Cette bataille culturelle, François l’a aussi menée sur le terrain de l’écologie. En octobre 2023, lors de la publication de l’exhortation apostolique Laudate deum, je suis contactée par La Croix pour en rédiger une recension. Cette lecture est une révélation. Et une source de courage pour beaucoup de militants écologistes qui se sentent de plus en plus isolés, au moment où le ministre de l’Intérieur Gérald Darmanin les qualifie d’écoterroristes, et où l’on commence plus généralement à subir toute la violence du backlash anti-écologiste.
Dans ce contexte très dur pour les idées que nous défendons, je suis alors frappée par la clarté des mots de ce pape, qui semble avoir mieux compris l’écologie que l’immense majorité du personnel politique. Je n’ai quasiment pas une virgule à changer à ce texte. Avec beaucoup de lucidité, François rappelle que le techno-solutionnisme ne nous sauvera pas, et établit un lien indissociable entre justice sociale et justice environnementale, en rappelant que les pauvres ne sont pas les responsables du réchauffement climatique. Le pape annonçait même le règne d’Elon Musk grâce aux fake news : « La décadence éthique du pouvoir réel est déguisée par le marketing et les fausses informations, qui sont des mécanismes utiles aux mains de ceux qui disposent de plus de ressources afin d’influencer l’opinion publique. »
Le soft power de l’Église
La portée de ce texte appelle la responsable politique et la militante écologiste que je suis à l’humilité. Lorsque François défend l’écologie, il touche 1,35 milliard de personnes partout dans le monde. Bien sûr, ce texte n’a pas sauvé la planète, mais il a peut-être montré que la bataille culturelle était gagnée. On ne peut pas négliger l’ampleur du soft power de l’Église, que, en bon prescripteur, François a utilisé pour éveiller les consciences sur la plus grande menace existentielle qui pèse sur l’humanité.
Pour autant, je me garderai bien de toute tentation hagiographique. Comme ses prédécesseurs, François n’a pas fait preuve d’une grande ouverture sur les questions de société. La communauté LGBTQIA+ en sait quelque chose, François ayant déclaré que si l’homosexualité n’était pas un crime, elle restait un péché. Las ! Sa lutte contre les violences sexistes et sexuelles dans l’Église est aussi restée largement lacunaire, malgré d’incontestables progrès. L’institution porte une lourde responsabilité dans les traumatismes infligés à des familles entières, et elle n’a toujours pas su s’en montrer à la hauteur.
On peut en dire autant de la place faite aux femmes dans l’Église.

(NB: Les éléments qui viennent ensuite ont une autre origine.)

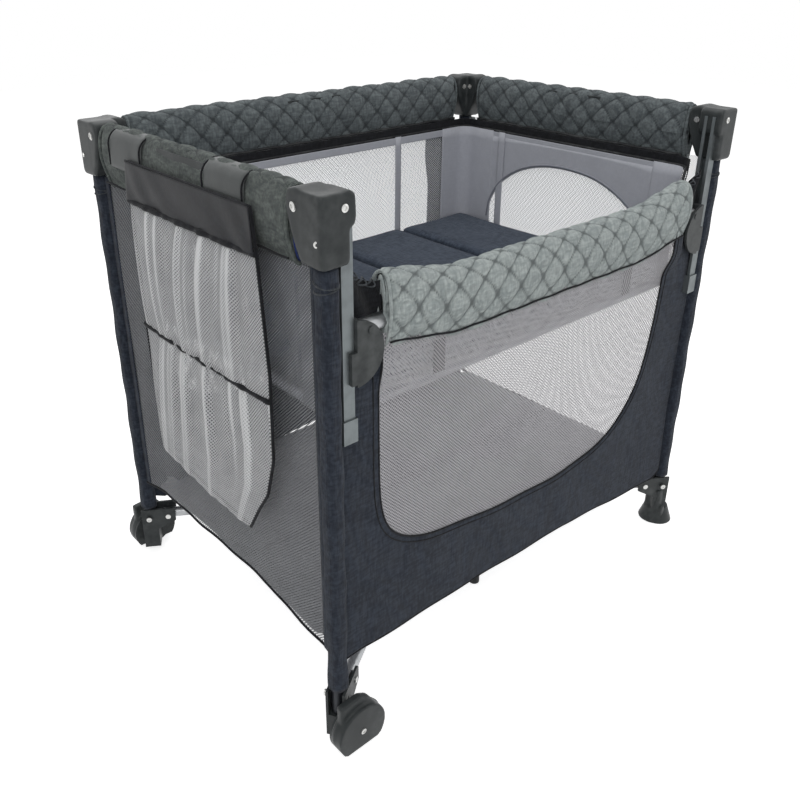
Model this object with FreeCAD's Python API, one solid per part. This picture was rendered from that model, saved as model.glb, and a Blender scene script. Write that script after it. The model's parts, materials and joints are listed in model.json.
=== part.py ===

Certes, elles sont de plus en plus nombreuses à occuper des responsabilités au sein de la Curie, mais leur rôle reste limité. Elles ne peuvent toujours pas être diacres – et ne parlons pas de la prêtrise. Bref, même si la distance qui sépare l’Église de la lumière reste importante, il faut souhaiter pour la planète et pour nous que le successeur de François sera au moins à sa hauteur. La marche est haute.